From the three-dimensional gilded capitals spring two-dimensional angels, reaching up to support the image of Christ Pantocrator (from the Greek, ‘all powerful’). These have a clear link to the late fifth century mosaics at the Archbishop’s Chapel in Ravenna three centuries earlier.
A clear thread connecting to Byzantine Ravenna can also be seen directly opposite the entrance wall. The figures of St John the Baptist and the Virgin indicate the (east-facing) window between them. This is thought to represent the Byzantine iconographical tradition of the deesis.
From the Greek meaning ‘entreaty’ the deesis shows the John the Baptist and the Virgin gesturing towards an image of Christ. In this case the image of Christ is represented by the light of the window. John the Evangelist says Christ described himself as the “Light of the World; he that followeth me shall not walk in darkness but shall have the light of life” (John 8:12), and so the light from the window represents the figure of Christ.

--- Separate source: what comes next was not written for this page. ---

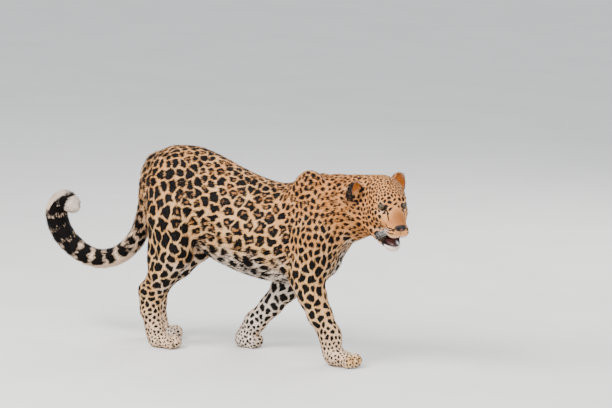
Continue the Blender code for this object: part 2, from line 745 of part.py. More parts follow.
def rest_on_origin(collection):
    """Shift everything so that the origin is under the middle of the part, on the floor."""
    bpy.context.view_layer.update()
    parts = list(collection.objects)
    corners = [part.matrix_world @ Vector(corner) for part in parts for corner in part.bound_box]
    low = [min(corner[axis] for corner in corners) for axis in range(3)]
    high = [max(corner[axis] for corner in corners) for axis in range(3)]
    origin = bpy.data.objects.new("leopard_origin", None)
    bpy.context.scene.collection.objects.link(origin)
    for part in parts:
        part.parent = origin
    origin.location = (-(low[0] + high[0]) / 2, -(low[1] + high[1]) / 2, 0.0)


def make_body(collection, cutters):
    """Trunk, neck, legs and tail in one, up to the cut behind the head."""
    masses = torso_masses() + limb(curve_through(TAIL, TAIL_SPAN_STEPS)) + skull_masses()
    for name in LEGS:
        leg, toes = leg_masses(name)
        masses += leg + toes
    body = flesh_object("torso", masses, BODY_VOXEL, collection)
    point, normal = HEAD_CUT
    boolean(body, half_space("body_end", point, normal, cutters, -GAP / 2), "DIFFERENCE")
    keep_largest(body)
    thin_out(body, BODY_TRIANGLES, keep_paws)
    paint(body, COAT)
    return body


def make_head(collection, cutters):
    """The head, modelled more finely, with its ears, eyes, mouth and tongue."""
    head = flesh_object("head", skull_masses() + limb(NAPE) + limb(THROAT), HEAD_VOXEL, collection)
    point, normal = Vector(HEAD_CUT[0]), Vector(HEAD_CUT[1])
    boolean(head, half_space("head_start", point, -normal, cutters, -GAP / 2), "DIFFERENCE")
    keep_largest(head)
    thin_out(head, HEAD_TRIANGLES, keep_face)
    for label in SIDES.values():
        make_ear(label, head, collection, cutters)
    carve_face(head, collection, cutters)
    keep_largest(head)
    make_tongue(collection, cutters)
    paint(head, COAT)


def build():
    for thing in list(bpy.data.objects):
        bpy.data.objects.remove(thing)
    collection = bpy.data.collections.new("leopard")
    cutters = bpy.data.collections.new("leopard_cutters")
    bpy.context.scene.collection.children.link(collection)
    bpy.context.scene.collection.children.link(cutters)
    body = make_body(collection, cutters)
    make_head(collection, cutters)
    part_legs(body, collection, cutters)
    part_tail(body, collection, cutters)
    neck = cut_by_plane(body, "neck", *NECK_CUT, collection, cutters)
    paint(neck, COAT)
    for thing in collection.objects:
        if not thing.name.startswith("eye"):
            thing.data.shade_smooth()
            thing.data.set_sharp_from_angle(angle=math.radians(SHARP_ANGLE))
    rest_on_origin(collection)


build()
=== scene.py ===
"""Looks of a life-size walking leopard: one skin with its markings, a coat of short tufts, eyes and whiskers.

The skin repeats the named masses of the solids, so it follows them closely, and lies inside them by the
depth of the coat. Markings are marks placed on the skin by seeded scatter, read by skin and coat alike.
"""
import json
import math

import bmesh
import bpy
import numpy as np
from mathutils import Euler, Matrix, Vector, kdtree

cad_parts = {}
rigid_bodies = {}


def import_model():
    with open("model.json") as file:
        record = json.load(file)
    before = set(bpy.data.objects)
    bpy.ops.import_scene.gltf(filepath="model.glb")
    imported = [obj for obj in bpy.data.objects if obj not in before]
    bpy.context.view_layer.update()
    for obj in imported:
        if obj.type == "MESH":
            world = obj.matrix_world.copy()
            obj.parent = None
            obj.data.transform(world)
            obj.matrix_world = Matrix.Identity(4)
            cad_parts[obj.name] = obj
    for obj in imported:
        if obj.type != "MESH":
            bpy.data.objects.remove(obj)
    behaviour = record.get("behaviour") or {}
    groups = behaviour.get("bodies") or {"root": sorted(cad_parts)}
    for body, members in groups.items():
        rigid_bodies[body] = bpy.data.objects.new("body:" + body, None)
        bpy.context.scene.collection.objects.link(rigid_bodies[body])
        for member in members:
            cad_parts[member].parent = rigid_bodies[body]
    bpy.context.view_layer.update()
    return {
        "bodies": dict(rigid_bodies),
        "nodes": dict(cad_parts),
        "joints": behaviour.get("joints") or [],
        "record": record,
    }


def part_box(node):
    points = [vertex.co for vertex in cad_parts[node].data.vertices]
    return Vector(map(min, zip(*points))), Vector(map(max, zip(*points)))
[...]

This reading would have been well-known by the artists, and of course by the papal patron: in the fourth century, St Augustine had referred to this quotation, and added weight to it, by saying that Christ should not be considered as a simply metaphorical light; by the fifth century the description of Christ as “Lumen de lumine” had entered the Mass.
The gleaming mosaics at the Chapel of St Zeno are themselves a manifestation of this divine light. A glorious glimpse of a Roman inheritance, the serendipitous fusion of Byzantine iconoclasm, and of the economic effects of Carolingian support lurking, somewhat improbably, between an Irish pub and a kebab shop not far from Termini station.
Santa Prassede,
via di Santa Prassede
Opening hours for chapel visits outside Mass: Mon-Sat 10am-noon; 4pm-6pm; Sun 10am-11am; 4pm-6pm
Fascinating reminder of fabulous visits we have been fortunate to make this year. All the more uplifting given our current surroundings of a garage showroom waiting for the car to be fixed! 😊
Thank you for this tour inside the church. As I remember from my last visit there’s spolia everywhere, outside and inside.